The federal provinces also award various arts prizes in support of Austrian artists, for example the Salzburg Art Prize, the Salzburg Music Prize and the Salzburg People's Sculpture Prize.
Since 2010/11, the International Culture Department of the Ministry for Europe, Integration and Foreign Affairs has had a special support programme called The New Austrian Sound of Music (NASOM), which supports young musicians in appearances abroad. Every year, about 25 young musicians from classical music, jazz, new folk music/world music and pop are being supported.
Last update: October, 2019
Professional associations and interest groups are associations with restricted membership, aiming at representing the common interests of their members vis-à-vis the general public, other professional associations or the state. They regard themselves as lobbyists for creative artists and cultural workers and/or operators and assist their members in professional questions and conduct. Traditionally, they are involved in many decisions, including consultations on bills and other issues, and frequently serve as negotiating partners in policy decisions.
The Austrian Council for Culture (Kulturrat Österreich) is a union of interest groups of artists and creators of culture. It is a platform for shared cultural-policy issues and objectives, and it represents these to politics, media and administrations. The Council promotes cultural, educational, media and socio-political debates.
The 10 members are:
- ASSITEJ Austria (Association of Children’s/Youth Theatre)
- Professional Association of Austrian Visual Artists (Berufsverband der bildenden Künstler)
- Austrian Filmmakers Association (Dachverband der Filmschaffenden)
- IG Bildende Kunst (Association of Visual Artists)
- IG Freie Theaterarbeit (Association of Independent Theatre)
- IG Kultur Österreich (network and lobby for the autonomous cultural initiatives in Austria with 750 members and nine provincial offices)
- Austrian Music Council (Österreichischer Musikrat)
- IG Übersetzerinnen Übersetzer (Association of Translators)
- Verband Freier Radios (Association of free radio broadcasters)
- VOICE (Guild of Announcers and Voice Artists)
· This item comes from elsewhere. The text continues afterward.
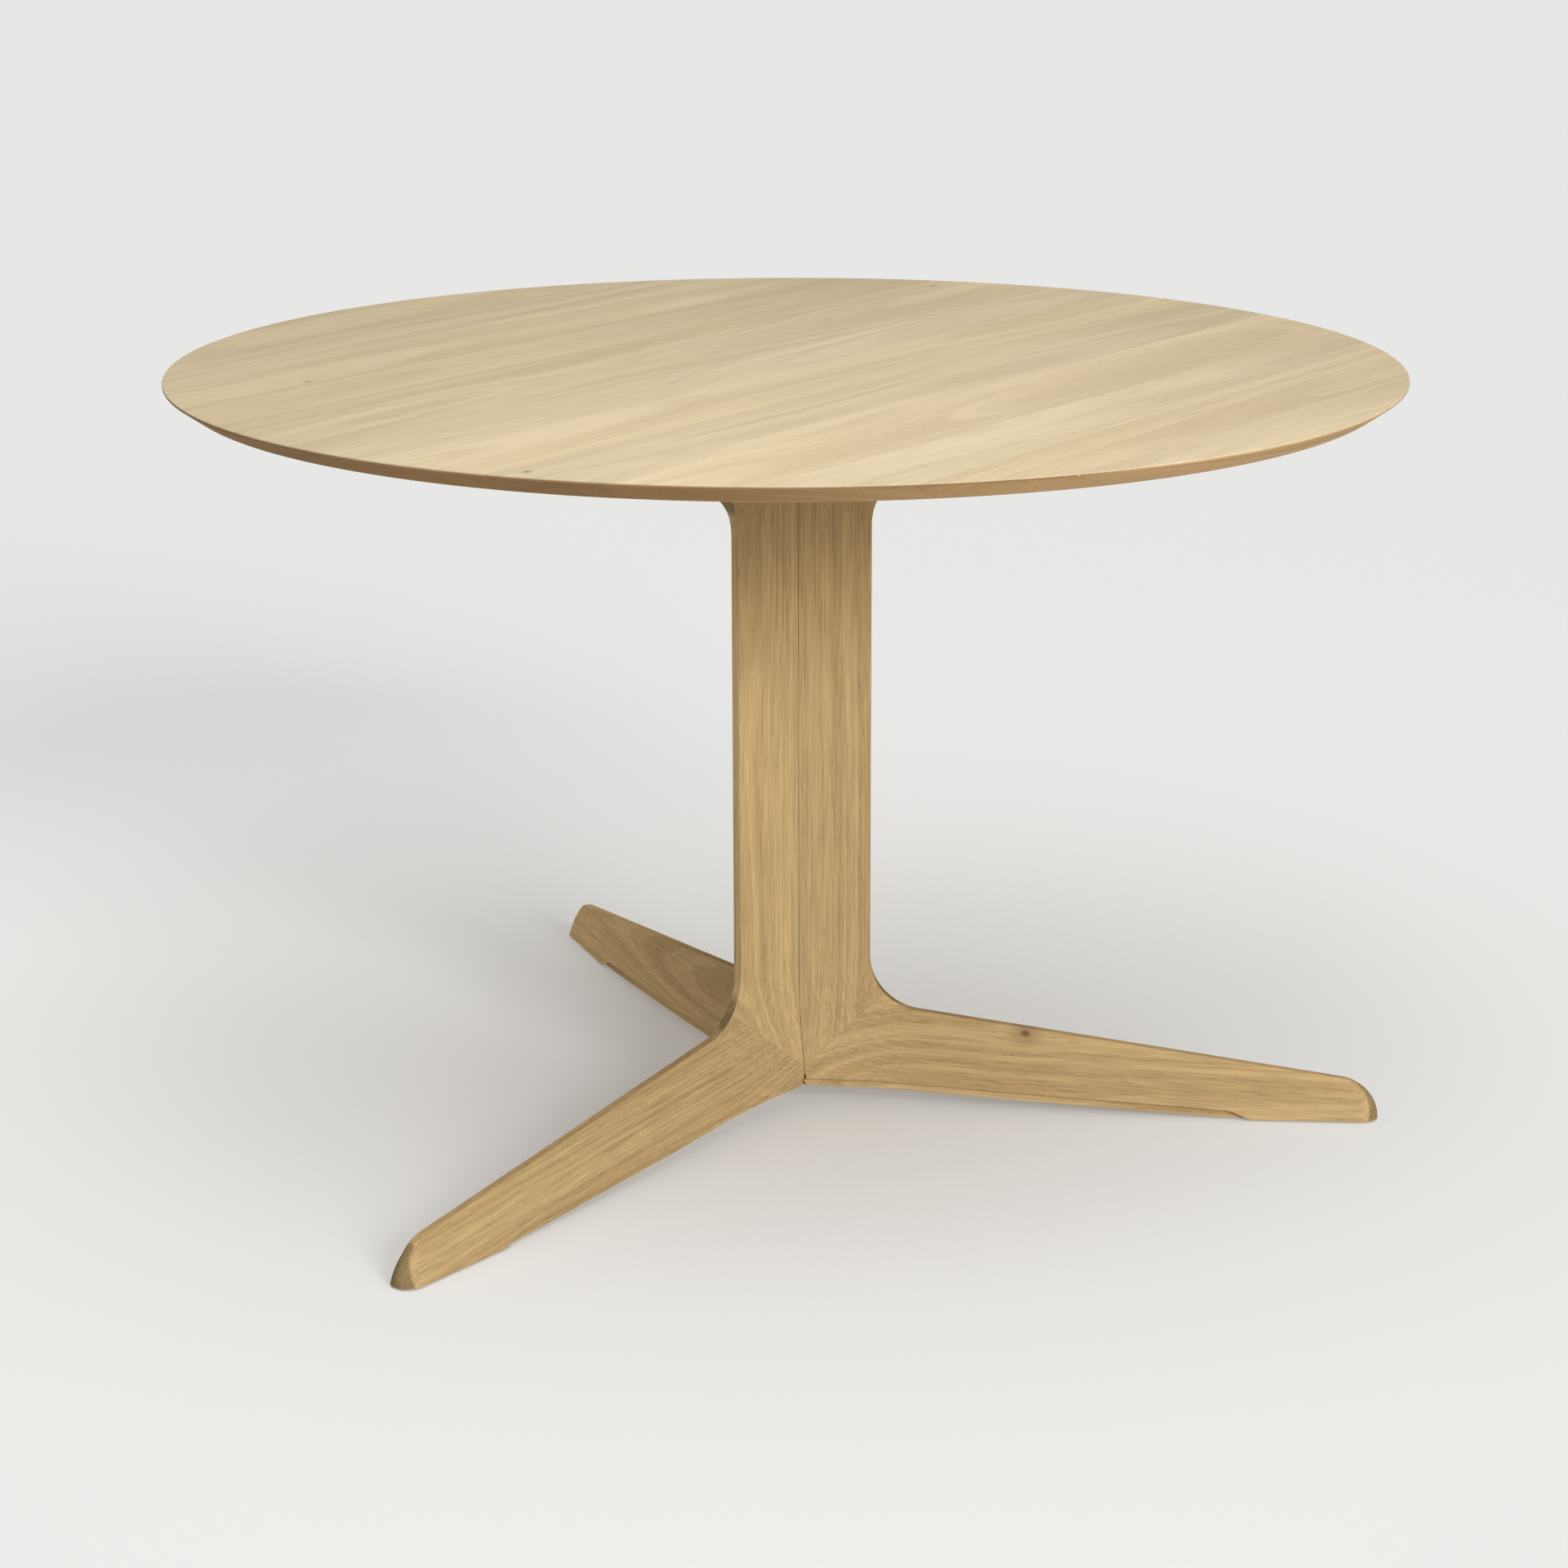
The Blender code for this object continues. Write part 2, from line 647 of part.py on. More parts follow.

In addition to these and the Austrian copyright collecting societies (see chapter 4.1.6, 7.2.1), there are professional associations active in the fields of arts and culture, for example:
- IG Autorinnen / Autoren (Ass. of Authors), including the association of playwrights
- Austrian Composers' Society (Österreichischer Komponistenbund)
- mica (Music Information Centre Austria)
- Central Association of Austrian Architects Österreichs (Zentralvereinigung der Architekten Österreichs)
- IG Architektur
- Austrian Society for Architecture (Österreichische Gesellschaft für Architektur ÖGFA)
- Design Austria
Moreover, artists have the possibility of joining the Younion (Gewerkschaft Kunst, Medien, Sport, freie Berufe), a trade union representing professional and social interests of self-employed and/or employed creative artists, journalists, art educators, art administrators, event organisers and related professions in the areas of art, the media, education and sports.
In 2014, SMartAT (Société Mutuelle Pour Artists) was established in Austria. This non-profit organisation was developed in Belgium 1998 and currently is also established in Germany, France, Italy, the Netherlands, Sweden, Spain and Hungary. SMart operates autonomously in accordance with the national framework conditions. SMartAT takes over administrative tasks for artists and creative workers with the aim of achieving improved framework conditions and minimising risks. SMartAT offers sustainable solutions for the supervision of projects and activities, artists' involvement in social-security issues and permanent employment and the professionalisation of their work.
Last update: October, 2019
According to the Initiativen Wirtschaft für Kunst (IWK, Austrian Business Committee for the Arts) – which has launched several incentives to promote arts sponsorship in Austria, for example the Maecenas sponsorship award, and also conducts studies in the field – the estimated private sponsorship potential in Austria amounts to about EUR 60 million. According to a survey of the top 500 companies by the IWK, 43% of Austrian companies engage in arts sponsoring, with energy providers at the top, followed by the banking and insurance sector. Altogether, the private investment in the field of art and culture has increased seven-fold since 1989. A considerable part of the sponsoring takes place through sponsoring in kind or transfer of expertise. Further figures on private financial commitment in the art and culture sector are unfortunately not available.
Since 1989, in cooperation with ORF (the state broadcaster), the Business for Art Initiatives have awarded the MAECENAS Austrian Art Sponsoring Prize to companies for the promotion of art projects. For some years now, MAECENAS prizes have also been awarded in the provinces to highlight the importance of business enterprises in the field of art and cultural sponsoring in the regional area, in Lower Austria, Styria, Carinthia and Vorarlberg – in each case in cooperation with the provincial governments, various media partners and companies, the Federation of Austrian Industries or the chambers of commerce.
The improvement of the general conditions for sponsoring has been under discussion for several years and the Non-Profit Status Act passed in 2015 has since created legal incentives to enable additional funds from the private sector for art and culture. The donation activity of foundations is promoted and tax relief on donations has since been extended to corporations that develop artistic activities serving Austrian art and culture. With an amendment to the Income Tax Act (2016), the donation tax relief also includes institutions whose purpose is the generally accessible presentation of works of art.